- [WORK INSTRUCTIONS]:
Every record below should be printed exactly as it appears.

++++++++++

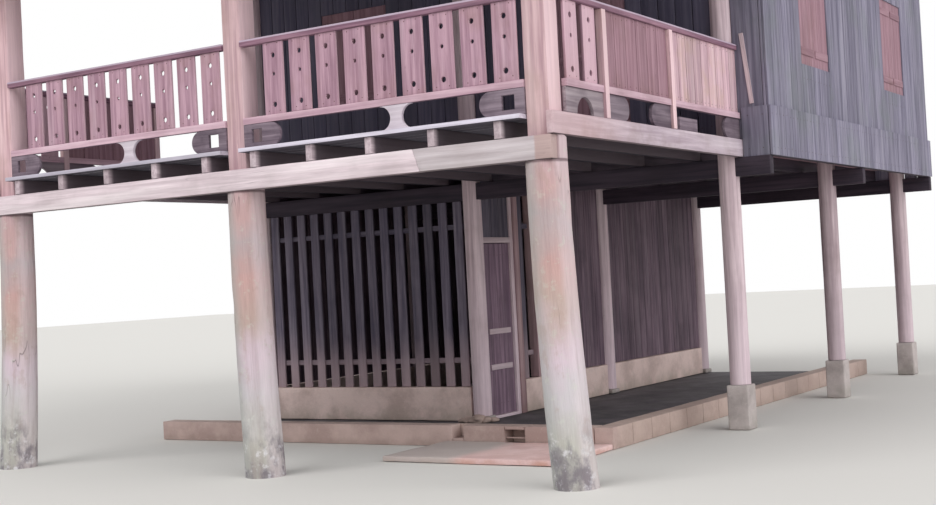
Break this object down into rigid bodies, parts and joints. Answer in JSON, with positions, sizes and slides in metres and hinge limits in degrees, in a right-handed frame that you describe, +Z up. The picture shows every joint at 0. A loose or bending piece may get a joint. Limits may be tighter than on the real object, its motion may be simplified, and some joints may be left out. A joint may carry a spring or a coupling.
{
  "type": "stilt house",
  "caption": "Raised timber house on trunk posts with a roofed verandah, pierced board balustrade, ground room under one bay and a gabled tile roof.",
  "frame": {"origin": "centre of the house's bounding box, at the level of the ground", "axes": "+X to the right along the verandah front, +Y towards the back of the house, +Z up"},
  "size_m": [7.62, 10.95, 8.0538],
  "materials": {
    "trunk_wood": "bare weathered trunk, lichen patches",
    "post_wood": "bare weathered hardwood",
    "pale_timber": "bleached bare hardwood",
    "mauve_timber": "weathered reddish hardwood",
    "grey_timber": "grey weathered boards",
    "dark_timber": "dark aged hardwood",
    "concrete": "rough grey cement",
    "faded_red_cement": "faded red cement render",
    "pale_stone": "pale cast blocks",
    "roof_tile": "aged clay tiles"
  },
  "bodies": {
    "house": {"corner_post": "trunk_wood", "front_posts": "trunk_wood", "body_posts": "post_wood", "post_footings": "pale_stone", "plinth": "concrete", "plinth_kerb": "faded_red_cement", "front_beam_near": "pale_timber", "front_beam_far": "pale_timber", "cross_beams": "dark_timber", "verandah_joists": "pale_timber", "body_joists": "dark_timber", "edge_joists": "pale_timber", "verandah_floor": "pale_timber", "body_floor": "dark_timber", "front_top_rails": "mauve_timber", "side_top_rails": "mauve_timber", "bottom_rails": "mauve_timber", "side_bay_posts": "mauve_timber", "front_boards": "mauve_timber", "side_boards": "mauve_timber", "band_ornaments": "pale_timber", "front_wall": "grey_timber", "back_wall": "grey_timber", "right_wall": "grey_timber", "left_wall": "grey_timber", "gables": "grey_timber", "apron_boards": "grey_timber", "upper_door": "dark_timber", "window_shutters": "dark_timber", "dado_walls": "concrete", "slat_walls": "dark_timber", "lower_board_walls": "dark_timber", "wall_studs": "post_wood", "door_frame": "dark_timber", "roof_plates": "dark_timber", "tie_beams": "dark_timber", "king_posts": "dark_timber", "ridge_board": "dark_timber", "main_rafters": "dark_timber", "verandah_rafters": "dark_timber", "front_slope": "roof_tile", "back_slope": "roof_tile", "verandah_roof": "roof_tile", "ridge_cap": "roof_tile", "barge_boards": "grey_timber"},
    "ground_door": {"lower_door": "dark_timber"}
  },
  "joints": [
    {"name": "ground_door_hinge", "type": "hinge", "parent": "house", "child": "ground_door", "pos_m": [0, -1.13, 0.075], "axis": [0, 0, 1], "range_deg": [0, 95]}
  ]
}
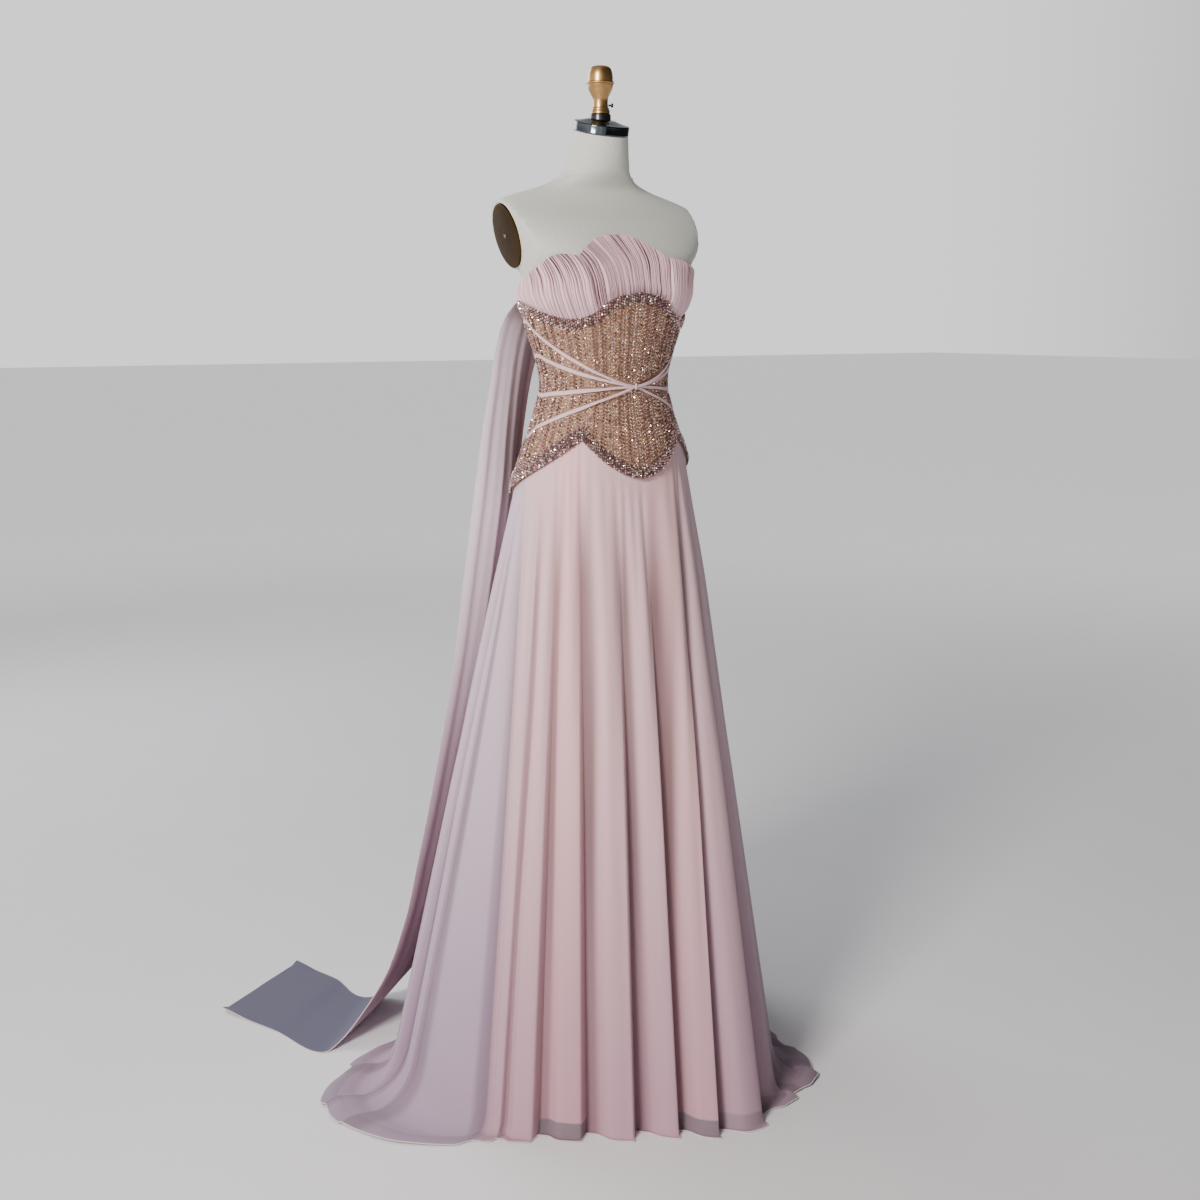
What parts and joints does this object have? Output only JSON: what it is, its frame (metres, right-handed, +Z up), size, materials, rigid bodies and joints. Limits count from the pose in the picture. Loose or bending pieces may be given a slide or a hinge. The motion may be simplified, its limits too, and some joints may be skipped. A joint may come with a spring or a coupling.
{
  "type": "a-line evening gown on dress form",
  "caption": "Strapless a-line evening gown with a pleated scalloped bust, beaded corset, crossed waist straps, folded skirt with train and a long streamer, on a limbless dress form with stand.",
  "frame": {"origin": "centre of the stand base's underside, on the floor", "axes": "+Z up; the gown faces -Y; its wearer's right side is at -X"},
  "size_m": [0.9786, 1.0521, 1.7103],
  "materials": {
    "form_linen": "plain-woven linen cover over padding, matt",
    "cap_chrome": "polished dark chrome plate",
    "black_enamel": "black baked enamel, satin",
    "gilt_wood": "turned wood with rubbed gold paint",
    "aged_bronze": "aged bronze plate, satin",
    "pin_steel": "small round steel pin head",
    "corset_net": "tan net on a stiff lining, closely beaded in columns",
    "trim_beading": "close rows of lustre glass beads with clear crystals, opaque",
    "chiffon": "blush silk chiffon over a lining, soft matt",
    "zip_cloth": "woven zip tape",
    "zip_metal": "small polished brass zip slider and pull tab"
  },
  "bodies": {
    "root": {"form_torso": "form_linen", "neck_cap": "cap_chrome", "finial_socket": "black_enamel", "finial_screw": "black_enamel", "stand_base": "black_enamel", "stand_pole": "black_enamel", "finial": "gilt_wood", "arm_plate_left": "aged_bronze", "arm_plate_right": "aged_bronze", "arm_pin_left": "pin_steel", "arm_pin_right": "pin_steel", "corset_front": "corset_net", "corset_back_left": "corset_net", "corset_back_right": "corset_net", "trim_top": "trim_beading", "trim_bottom": "trim_beading", "bust_shell_centre": "chiffon", "bust_shell_left": "chiffon", "bust_shell_right": "chiffon", "skirt_front": "chiffon", "skirt_back_left": "chiffon", "skirt_back_right": "chiffon", "streamer": "chiffon", "strap_front_1": "chiffon", "strap_front_2": "chiffon", "strap_front_3": "chiffon", "strap_front_4": "chiffon", "strap_back_left_1": "chiffon", "strap_back_left_2": "chiffon", "strap_back_left_3": "chiffon", "strap_back_left_4": "chiffon", "strap_back_right_1": "chiffon", "strap_back_right_2": "chiffon", "strap_back_right_3": "chiffon", "strap_back_right_4": "chiffon", "zip_tape": "zip_cloth", "zip_slider": "zip_metal"},
    "zip_pull": {"zip_pull": "zip_metal"}
  },
  "joints": [
    {"name": "zip_pull_hinge", "type": "hinge", "parent": "root", "child": "zip_pull", "pos_m": [0, 0.10952, 1.3], "axis": [1, 0, 0], "range_deg": [0, 150]}
  ]
}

++++++++++

- [WRITTEN RESPONSE]:
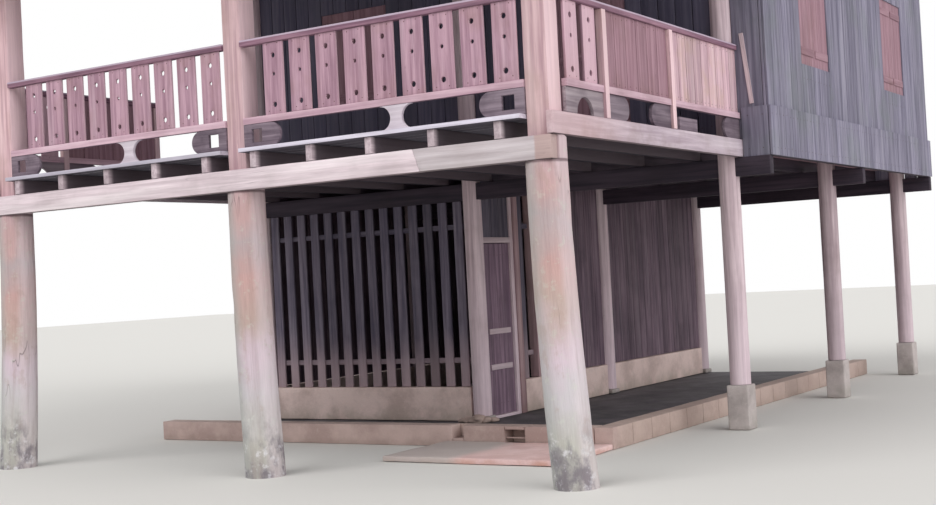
Break this object down into rigid bodies, parts and joints. Answer in JSON, with positions, sizes and slides in metres and hinge limits in degrees, in a right-handed frame that you describe, +Z up. The picture shows every joint at 0. A loose or bending piece may get a joint. Limits may be tighter than on the real object, its motion may be simplified, and some joints may be left out. A joint may carry a spring or a coupling.
{
  "type": "stilt house",
  "caption": "Raised timber house on trunk posts with a roofed verandah, pierced board balustrade, ground room under one bay and a gabled tile roof.",
  "frame": {"origin": "centre of the house's bounding box, at the level of the ground", "axes": "+X to the right along the verandah front, +Y towards the back of the house, +Z up"},
  "size_m": [7.62, 10.95, 8.0538],
  "materials": {
    "trunk_wood": "bare weathered trunk, lichen patches",
    "post_wood": "bare weathered hardwood",
    "pale_timber": "bleached bare hardwood",
    "mauve_timber": "weathered reddish hardwood",
    "grey_timber": "grey weathered boards",
    "dark_timber": "dark aged hardwood",
    "concrete": "rough grey cement",
    "faded_red_cement": "faded red cement render",
    "pale_stone": "pale cast blocks",
    "roof_tile": "aged clay tiles"
  },
  "bodies": {
    "house": {"corner_post": "trunk_wood", "front_posts": "trunk_wood", "body_posts": "post_wood", "post_footings": "pale_stone", "plinth": "concrete", "plinth_kerb": "faded_red_cement", "front_beam_near": "pale_timber", "front_beam_far": "pale_timber", "cross_beams": "dark_timber", "verandah_joists": "pale_timber", "body_joists": "dark_timber", "edge_joists": "pale_timber", "verandah_floor": "pale_timber", "body_floor": "dark_timber", "front_top_rails": "mauve_timber", "side_top_rails": "mauve_timber", "bottom_rails": "mauve_timber", "side_bay_posts": "mauve_timber", "front_boards": "mauve_timber", "side_boards": "mauve_timber", "band_ornaments": "pale_timber", "front_wall": "grey_timber", "back_wall": "grey_timber", "right_wall": "grey_timber", "left_wall": "grey_timber", "gables": "grey_timber", "apron_boards": "grey_timber", "upper_door": "dark_timber", "window_shutters": "dark_timber", "dado_walls": "concrete", "slat_walls": "dark_timber", "lower_board_walls": "dark_timber", "wall_studs": "post_wood", "door_frame": "dark_timber", "roof_plates": "dark_timber", "tie_beams": "dark_timber", "king_posts": "dark_timber", "ridge_board": "dark_timber", "main_rafters": "dark_timber", "verandah_rafters": "dark_timber", "front_slope": "roof_tile", "back_slope": "roof_tile", "verandah_roof": "roof_tile", "ridge_cap": "roof_tile", "barge_boards": "grey_timber"},
    "ground_door": {"lower_door": "dark_timber"}
  },
  "joints": [
    {"name": "ground_door_hinge", "type": "hinge", "parent": "house", "child": "ground_door", "pos_m": [0, -1.13, 0.075], "axis": [0, 0, 1], "range_deg": [0, 95]}
  ]
}
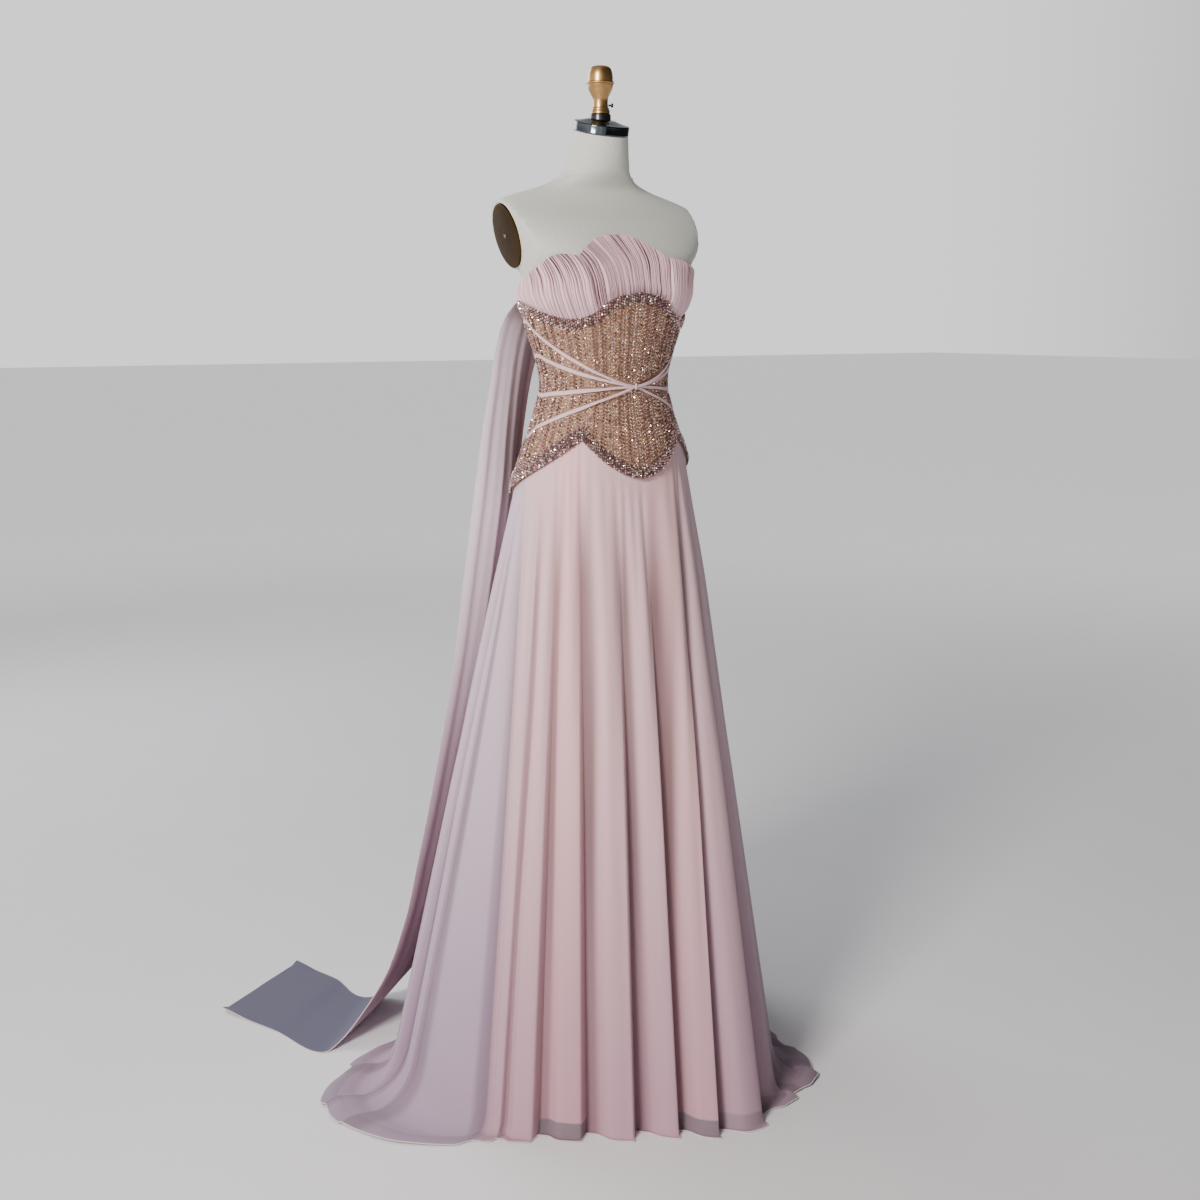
What parts and joints does this object have? Output only JSON: what it is, its frame (metres, right-handed, +Z up), size, materials, rigid bodies and joints. Limits count from the pose in the picture. Loose or bending pieces may be given a slide or a hinge. The motion may be simplified, its limits too, and some joints may be skipped. A joint may come with a spring or a coupling.
{
  "type": "a-line evening gown on dress form",
  "caption": "Strapless a-line evening gown with a pleated scalloped bust, beaded corset, crossed waist straps, folded skirt with train and a long streamer, on a limbless dress form with stand.",
  "frame": {"origin": "centre of the stand base's underside, on the floor", "axes": "+Z up; the gown faces -Y; its wearer's right side is at -X"},
  "size_m": [0.9786, 1.0521, 1.7103],
  "materials": {
    "form_linen": "plain-woven linen cover over padding, matt",
    "cap_chrome": "polished dark chrome plate",
    "black_enamel": "black baked enamel, satin",
    "gilt_wood": "turned wood with rubbed gold paint",
    "aged_bronze": "aged bronze plate, satin",
    "pin_steel": "small round steel pin head",
    "corset_net": "tan net on a stiff lining, closely beaded in columns",
    "trim_beading": "close rows of lustre glass beads with clear crystals, opaque",
    "chiffon": "blush silk chiffon over a lining, soft matt",
    "zip_cloth": "woven zip tape",
    "zip_metal": "small polished brass zip slider and pull tab"
  },
  "bodies": {
    "root": {"form_torso": "form_linen", "neck_cap": "cap_chrome", "finial_socket": "black_enamel", "finial_screw": "black_enamel", "stand_base": "black_enamel", "stand_pole": "black_enamel", "finial": "gilt_wood", "arm_plate_left": "aged_bronze", "arm_plate_right": "aged_bronze", "arm_pin_left": "pin_steel", "arm_pin_right": "pin_steel", "corset_front": "corset_net", "corset_back_left": "corset_net", "corset_back_right": "corset_net", "trim_top": "trim_beading", "trim_bottom": "trim_beading", "bust_shell_centre": "chiffon", "bust_shell_left": "chiffon", "bust_shell_right": "chiffon", "skirt_front": "chiffon", "skirt_back_left": "chiffon", "skirt_back_right": "chiffon", "streamer": "chiffon", "strap_front_1": "chiffon", "strap_front_2": "chiffon", "strap_front_3": "chiffon", "strap_front_4": "chiffon", "strap_back_left_1": "chiffon", "strap_back_left_2": "chiffon", "strap_back_left_3": "chiffon", "strap_back_left_4": "chiffon", "strap_back_right_1": "chiffon", "strap_back_right_2": "chiffon", "strap_back_right_3": "chiffon", "strap_back_right_4": "chiffon", "zip_tape": "zip_cloth", "zip_slider": "zip_metal"},
    "zip_pull": {"zip_pull": "zip_metal"}
  },
  "joints": [
    {"name": "zip_pull_hinge", "type": "hinge", "parent": "root", "child": "zip_pull", "pos_m": [0, 0.10952, 1.3], "axis": [1, 0, 0], "range_deg": [0, 150]}
  ]
}